In order to evaluate economics of AWS usage, Oppenheimer created a model that allows analyzing different load profiles for both bandwidth-heavy and compute-heavy loads and any combination of those. The model is flexible enough to calculate cost of operating 100% on AWS, 100% self-hosted or any hybrid mixes in between.

The model is based on a daily distribution of a typical Internet application and computes the number of instances required for each hour of the day. It applies as many AWS Reserved Instances (capacity contracts with lower variable costs) as justified and fills in with on-demand instances as required. Charges are computed according to the progressive pricing schedule that Amazon publishes.

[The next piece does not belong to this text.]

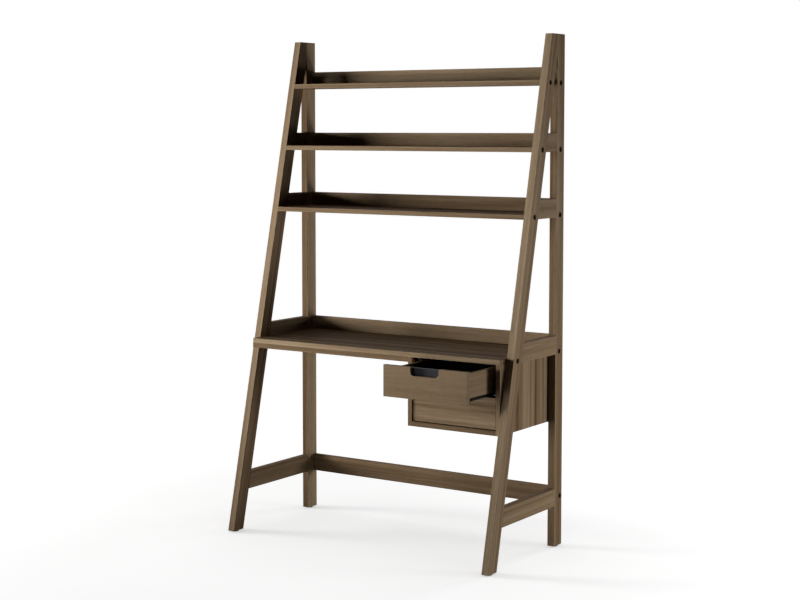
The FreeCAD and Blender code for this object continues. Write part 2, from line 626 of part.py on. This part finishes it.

Oppenheimer summarizes the results of his modeling as follows:

The key point here is that a comparison of the cost of cloud hosting versus self-hosting needs to be based on the profile of your load. It is not that Amazon (or any other provider) is more expensive than self-hosting, as this is often not the case. Rather, it depends on the profile of your load. Moreover, it’s not so important where exactly your breakeven point is but rather it is most important to know the main sensitivities (e.g. bandwidth cost, CPU load, storage, etc.) for your situation so that you can understand which differences could flip the decision.

Oppenheimer reaches a conclusion:

The intuitive conclusion that the more spiky the load, the better the economics of the AWS on-demand solution is confirmed. And similarly, the flatter or less variable the load distribution, the more self-hosting appears to make sense.

Oppenheimer’s post caused quite a reaction from many people. According to Amazon’s Jeff Barr:

These analyses are always tricky to do and you always need to make apples-to-apples cost comparisons and the benefits associated with each approach. We're always happy to work with those wanting to get in to the details of these analyses; we continue to focus on lowering infrastructure costs and we're far from being done.

He pointed out several additional features including Lower Costs in Other AWS Regions, High Utilization Reserved Instances, No Administrative Costs and others.

Economics of AWS usage is a serious topic which is rarely discusses based on facts, not pure emotions and beliefs. Nothing is ever black and white. Oppenheimer’s post is a great step in the right direction. A lot more work has to be done to objectively assess all possible usage scenarios to evaluate when and where it is appropriate to use AWS and when self hosting is a better option.